I have a close friend who is applying to business school. We’ve been out of college for four years now, so it’s been almost a decade since she’s done the whole application thing. She reached out to me for advice on her essay, so advise I did (with some trepidation, since undergraduate admissions and business school admissions are very different beasts). Since giving my feedback, I have followed up with her many times about how the process is going. It has been eye-opening for me: I am always amazed at the stress and pressure associated with the college application process, and having a friend get wrapped up in the hype has only made this clearer… and more concerning. I decided to write down every piece of advice I gave my friend so I could tell you guys exactly what I would (and do) tell my best friend. Here is what I said:
Take out a blank piece of paper: I was constantly hearing my friend say things like: “This essay isn’t what they’re looking for.” You’re overthinking, I told her. Stop it. Your only job in this process is to convey what you care about, who you are, and why you want to go to Tufts (whoops, I mean X business school).
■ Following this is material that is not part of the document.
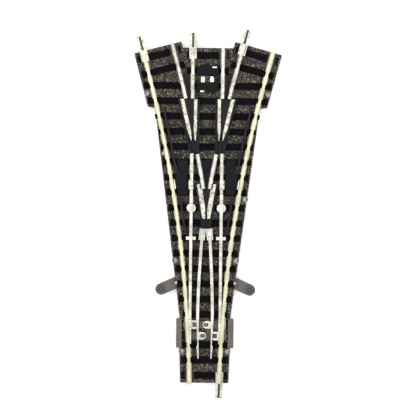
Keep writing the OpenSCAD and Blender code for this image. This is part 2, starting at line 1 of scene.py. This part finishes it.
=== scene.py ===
import math
import bpy
import numpy as np
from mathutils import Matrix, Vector


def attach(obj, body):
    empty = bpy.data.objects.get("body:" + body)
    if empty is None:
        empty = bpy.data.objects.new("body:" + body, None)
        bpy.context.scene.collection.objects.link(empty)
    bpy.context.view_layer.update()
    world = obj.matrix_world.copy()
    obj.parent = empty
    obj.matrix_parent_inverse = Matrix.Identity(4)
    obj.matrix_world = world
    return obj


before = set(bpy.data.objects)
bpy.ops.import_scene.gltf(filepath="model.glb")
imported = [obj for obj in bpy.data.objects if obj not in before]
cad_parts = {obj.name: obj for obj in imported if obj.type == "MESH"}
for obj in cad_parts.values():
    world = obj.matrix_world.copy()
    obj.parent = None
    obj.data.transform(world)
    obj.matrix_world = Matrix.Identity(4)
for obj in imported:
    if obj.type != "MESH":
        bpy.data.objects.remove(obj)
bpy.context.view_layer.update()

# ---------------------------------------------------------------- roadbed
# The roadbed is one injection moulding in brown-grey plastic, its top and
# shoulders moulded as fine crushed stone and speckled with tan and dark
# paint. It carries the sleepers and hides the switch drive.
MM = 0.001
STRAIGHT = 111.0                 # length of the straight route
ROUTE_R = 430.0                  # radius of a branch, on its centre line
KINK = math.radians(1.4)         # a branch leaves the straight at this angle
BRANCH = math.radians(15)        # and ends at this one
ARC_X = ROUTE_R * math.cos(KINK)
ARC_Y = 2.0 - ROUTE_R * math.sin(KINK)
BRANCH_LEN = 8.488               # straight stretch at the end of a branch
END_X = ARC_X - ROUTE_R * math.cos(BRANCH) + BRANCH_LEN * math.sin(BRANCH)
END_Y = ARC_Y + ROUTE_R * math.sin(BRANCH) + BRANCH_LEN * math.cos(BRANCH)
RAIL_OFF = 4.975                 # centre line to the middle of a rail
MID_Y = (END_Y + (RAIL_OFF + 1.2) * math.sin(BRANCH)
         + 5 * math.cos(BRANCH) - 5) / 2
BED_H = 3.6
BED_HALF = 7.99
PITCH = 5.045                    # from one sleeper to the next
SLEEPER_W = 2.3
LEVER_PIN = (9.7, 33.1)
DIMPLE = (0, 75.5)
PIN_HOLES = [(7.6, 10.3), (-7.6, 10.3), (10.2, 40.5), (-10.2, 40.5),
             (12.9, 61), (-14.8, 75.9), (20.1, 95.8), (-20.1, 95.8)]
PLAIN_HOLE = (-14.8, 75.9)       # the one without a raised rim

# a pebble: a point above, a point below and two rings of five between them
STONE = np.array([[0, 0, 1], [0, 0, -1]] + [
    [math.cos(turn) * 0.89, math.sin(turn) * 0.89, height]
    for height, shift in ((0.45, 0), (-0.45, 0.6))
    for turn in np.arange(5) * 2 * math.pi / 5 + shift])
STONE_FACES = np.array(
    [[0, 2 + i, 2 + (i + 1) % 5] for i in range(5)]
    + [[1, 7 + (i + 1) % 5, 7 + i] for i in range(5)]
    + [[2 + i, 7 + i, 2 + (i + 1) % 5] for i in range(5)]
    + [[2 + (i + 1) % 5, 7 + i, 7 + (i + 1) % 5] for i in range(5)])
STONE_TINTS = np.array([
    [0.060, 0.051, 0.040], [0.130, 0.112, 0.086], [0.030, 0.026, 0.023],
    [0.260, 0.228, 0.175], [0.090, 0.083, 0.076], [0.012, 0.011, 0.012],
    [0.440, 0.395, 0.310], [0.070, 0.066, 0.052]])
STONE_SHARES = [0.22, 0.15, 0.22, 0.10, 0.10, 0.12, 0.05, 0.04]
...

You do not need to pick the “right” topic; you just need to pick one that’s meaningful to you. Take an hour break from overthinking and get a blank piece of paper. On it, write all the reasons you want to go to college (I told my friend to do the same with business school). Tune out the noise around you and get excited about all that awaits you; be reflective and ambitious when thinking about your future in college and beyond. Hopefully this inspires you to focus on a topic you are genuinely passionate about, and even allows you to realize which schools are the best fits for you. If nothing else, though, this blank piece of paper refocuses the process on you, where it belongs.
Answer the Question: Have you ever asked someone where they want to go to dinner and they tell you the square root of 9? OF COURSE NOT. So why, when presented with the prompt: “What do you care about and why?” did my friend think she needed to explain all the reasons she was applying to X business school? Because she’s over-analyzing, that’s why. We ask our supplement questions for a reason. Answer them. Don’t assume we have a hidden agenda in asking them.
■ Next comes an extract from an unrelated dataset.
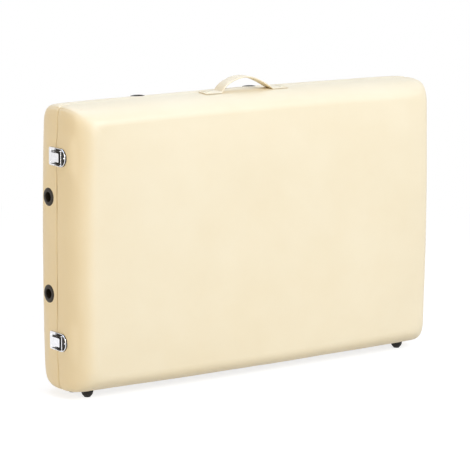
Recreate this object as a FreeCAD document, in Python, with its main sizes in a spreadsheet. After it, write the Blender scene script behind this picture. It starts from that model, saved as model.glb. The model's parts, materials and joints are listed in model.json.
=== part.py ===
import FreeCAD, Part

# Portable massage table of the two-section kind, folded shut like a suitcase and standing on
# its long edge.  X runs along the case, Y through its thickness and Z up from the floor.  The
# seam between the two halves is the plane y = 0: the front half lies at -Y, the rear half at +Y.
# The halves swing on two hinges at the +X end, and two latches close them at the -X end.  Each
# half is a padded deck on a beech frame that holds one leg frame, folded in beside the deck.
# Every level called "deep" is a distance from the seam into a half, every level called "high"
# is a distance from the middle height of the case towards either long rail, and a "reach" is
# a distance from a leg pivot along the folded leg.

import math
import os
import re
import Sketcher

FRONT, REAR = -1, 1
BELOW, ABOVE = -1, 1

DIMENSIONS = [
    # the case
    ("case_length", 930, "outside length of the folded case, end to end"),
    ("case_width", 590, "outside width of the folded case, which stands upright"),
    ("half_depth", 90, "thickness of one half, from the seam to the face of its cushion"),
    ("foot_gap", 10, "height of the case above the floor"),
    ("seam_gap", 1, "gap between the closed halves"),
    ("corner_round", 29, "radius of the four corners of the outline"),
    ("face_slope", 22, "bevel round the face of a cushion"),
    ("cushion_depth", 38, "foam and cover above the deck"),
    ("deck_thick", 4, "plywood deck"),
    ("cover_thick", 9, "foam edge and vinyl round the side of the frame"),
    # the beech frame
    ("rail_thick", 20, "thickness of the four rails"),
    ("corner_block", 36, "leg of a triangular corner block"),
    ("block_depth", 24, "depth of a corner block, measured off the deck"),
    # leg frames
    ("pivot_inset", 83, "leg pivot from the latch end of the case"),
    ("pivot_deep", 23, "leg pivot from the seam"),
    ("leg_width", 32, "width of a leg, along the depth of the case"),
    ("leg_thick", 16, "thickness of a leg"),
    ("leg_play", 1, "gap between the two members of a leg"),
    ("nest_front", 2, "gap from the side rail to the front legs"),
    ("nest_rear", 40, "gap from the side rail to the rear legs, which nest inside the front ones"),
    ("upper_reach", 436, "length of an upper leg beyond its pivot"),
    ("lower_start", 70, "reach at which a lower leg begins"),
    ("foot_reach", 534, "length of a leg beyond its pivot, drawn in"),
    ("leg_travel", 210, "how far a lower leg extends"),
    ("pivot_bolt", 8, "diameter of a leg pivot bolt"),
    ("packing_back", 17, "packing block of a rear leg, behind its pivot"),
    ("sleeve_wide", 14, "outside diameter of the spacer sleeve on a pivot bolt"),
    ("bolt_play", 0.05, "radial clearance of a turning bolt"),
    ("head_thick", 5, "thickness of a hexagon head or nut"),
    ("head_play", 0.3, "gap under the head of a bolt that a leg turns on"),
    ("clamp_bolt", 8, "diameter of the clamp and guide bolts of a leg"),
    ("guide_reach", 312, "reach of the guide bolt"),
    ("clamp_reach", 400, "reach of the clamp bolt under the star knob"),
    ("flat_head", 1.4, "thickness of the flat head of a leg bolt"),
    ("flat_head_play", 0.2, "gap between that head and the sliding leg"),
    ("slot_play", 0.3, "clearance each side of a bolt in a slot"),
    ("crossbar_reach", 355, "reach of the middle of the crossbar"),
    ("crossbar_wide", 34, "width of the crossbar along the leg"),
    ("crossbar_thick", 18, "thickness of the crossbar"),
    ("cap_length", 30, "length of a rubber foot cap"),
    ("cap_sole", 8, "rubber under the end of a leg"),
    ("cap_wall", 2.5, "wall of a foot cap"),
    ("cap_play", 0.1, "clearance of a foot cap on its tenon"),
    ("knob_wide", 34, "outside diameter of a star knob"),
    ("knob_thick", 14, "thickness of the head of a star knob"),
    ("knob_neck", 4, "length of the collar of a star knob"),
    ("knob_play", 0.3, "gap between a star knob and the leg"),
    ("knob_lobe", 9, "diameter of the finger hollows of a star knob"),
    # folding braces
    ("stay_leg_reach", 270, "reach of the brace pivot on an upper leg"),
    ("stay_deck_reach", 240, "reach of the brace pivot on the cross member"),
    ("stay_thick", 3, "thickness of a brace link"),
    ("stay_width", 16, "width of a brace link"),
    ("stay_play", 1, "gap beside a brace link"),
    ("stay_pin", 5, "diameter of a brace pivot"),
    ("pin_seat", 12, "depth to which a brace pivot is let into the cross member"),
    ("member_width", 34, "width of the cross member that carries the braces"),
    ("member_depth", 36, "depth of the cross member, measured off the deck"),
    # hinges
    ("hinge_spread", 350, "distance between the middles of the two hinges"),
    ("hinge_tall", 60, "length of a hinge"),
    ("leaf_wide", 28, "width of a hinge leaf from the pin"),
    ("leaf_thick", 2, "thickness of a hinge leaf"),
    ("knuckle_wide", 8, "outside diameter of a hinge knuckle"),
    ("hinge_pin", 4, "diameter of a hinge pin"),
    ("pin_play", 0.05, "radial clearance of a hinge or latch pin"),
    ("rivet_head", 2, "thickness of the head of a brace rivet"),
    ("rivet_play", 0.25, "gap between a rivet head and the link under it"),
    ("knuckle_play", 0.3, "gap between two knuckles"),
    ("hinge_room", 0.6, "clearance round a hinge let into the frame"),
    ("hinge_out", 0.5, "how far the hinge axis stands off the end of the case"),
    # latches
    ("latch_spread", 376, "distance between the middles of the two latches"),
    ("latch_tall", 37, "height of a latch plate"),
    ("latch_plate", 1.5, "thickness of a latch plate"),
    ("latch_rim", 2, "width of the raised rim of a latch base"),
    ("latch_rim_out", 3.2, "height of that rim off the end of the case"),
    ("latch_corner", 4, "corner radius of a catch plate"),
    ("base_edge", 2, "edge of a latch base, from the seam"),
    ("base_deep", 37, "rounded end of a latch base, from the seam"),
    ("catch_deep", 24, "far edge of a catch plate, from the seam"),
    ("lever_pivot_deep", 24, "lever pivot, from the seam on the front half"),
    ("lever_pivot_out", 5.2, "lever pivot off the end of the case"),
    ("lever_back", 1, "how far the lever runs behind its pivot"),
    ("lever_tip", 7, "tip of the lever, from the seam on the rear half"),
    ("lever_tall", 27, "height of a latch lever"),
    ("lever_out", 8.5, "outer face of a closed lever, off the end of the case"),
    ("lever_skin", 1.2, "sheet thickness of lever, ears and hook"),
    ("latch_pin", 2, "diameter of the latch pins"),
    ("ear_play", 0.3, "gap between an ear and a lever cheek"),
    ("hook_reach", 9, "hook pivot from the lever pivot"),
    ("hook_tall", 18, "height of a latch hook"),
    ("hook_gap", 0.4, "gap between the claw and the lip that it holds"),
    ("lip_deep", 12, "lip of a catch, from the seam"),
    ("lip_out", 4.4, "top of the lip, off the end of the case"),
    # handle
    ("handle_shift", -15, "middle of the handle along the case"),
    ("handle_span", 132, "inside length of the arch of the handle"),
    ("handle_tail", 42, "length of each flat tail of the handle"),
    ("handle_rise", 31, "height of the top of the arch above the case"),
    ("handle_deep", 24, "middle of the handle, from the seam"),
    ("strap_wide", 30, "width of the handle strap"),
    ("strap_thick", 5, "thickness of the handle strap"),
    ("plate_thick", 1.5, "steel plate that holds a tail of the handle"),
    ("plate_long", 12, "length of a handle plate"),
    # bushings and feet
    ("socket_bore", 20, "bore of a headrest or armrest bushing"),
    ("socket_flange", 37, "outside diameter of the flange of a bushing"),
    ("socket_wall", 2.5, "wall of a bushing"),
    ("socket_lip", 1.5, "thickness of the flange of a bushing"),
    ("socket_deep", 28, "headrest bushings, from the seam"),
    ("socket_spread", 198, "distance between the headrest bushings"),
    ("socket_shift", 4.5, "middle of the headrest bushings above the middle of the case"),
    ("armrest_flange", 32, "outside diameter of the flange of an armrest bushing"),
    ("armrest_spread", 286, "distance between the armrest bushings of one rail"),
    ("armrest_shift", -103, "middle of the armrest bushings along the case"),
    ("case_foot_wide", 25, "diameter of a case foot"),
    ("foot_sole_wide", 17, "diameter of a case foot at the floor"),
    ("case_foot_spread", 820, "distance between the case feet"),
    ("case_foot_deep", 27, "case foot from the seam"),
    ("screw_head", 7, "diameter of a screw head"),
    ("screw_shank", 3.5, "diameter of a screw"),
    ("screw_long", 14, "length of a screw"),
]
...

Your story is good enough: My friend was getting so bogged down in what she thought other people had to offer that she actually started to believe what she had to say wasn’t enough. I sometimes feel this way when I look at other people’s Instagram or Facebook accounts: “Wow,” I think, “I’m not doing those things. Should I be?” The answer is “NO!” (The answer is also “YOU ARE BEING CRAZY, INSTAGRAM IS NOT REAL LIFE!” but that’s another blog post for another day.) Own your story, know that those around you are also just high school students, and focus your energy where it belongs: on the self-reflection this process requires.
Pick a couple people to talk to, and don’t talk to anyone else: My friend sought advice from her parents, an admissions consultant, me, coworkers fresh out of business school, and the internet. With conflicting advice coming from so many sources, she felt paralyzed. How do you make sure this doesn’t happen? Pick two people whom you trust: one who is a strong writer and the other who knows you in the truest, purest sense. This could be a teacher, mentor, family member, or friend. Brainstorm with these two people, have them look at your essays (to make sure you spelled everything correctly but also to assure that you are accurately represented in the content), and go to them when you are experiencing stress throughout this process. With everyone else (except your guidance counselor), college is a topic of conversation you should generally avoid for the sake of your sanity.
Breathe, please: I am a firm believer that we must all remember how great we are, all the time. You are smart, ambitious, and cool as hell, and a room full of admissions officers doesn’t need to tell you that. In fact, that is not their job. Their job is to create a class for their institution that meets their priorities, provides their faculty with classrooms full of diverse perspectives, and allows them to field a soccer team, complete a jazz ensemble, etc. etc. etc. Do not treat this process as if it defines your self-worth. Wherever you go, you will be smart, ambitious, and cool as hell. And when in doubt, look in the mirror and remember what Yul Brenner of Cool Runnings once said (and yes I said this to my friend over the phone): “I see pride! I see power!”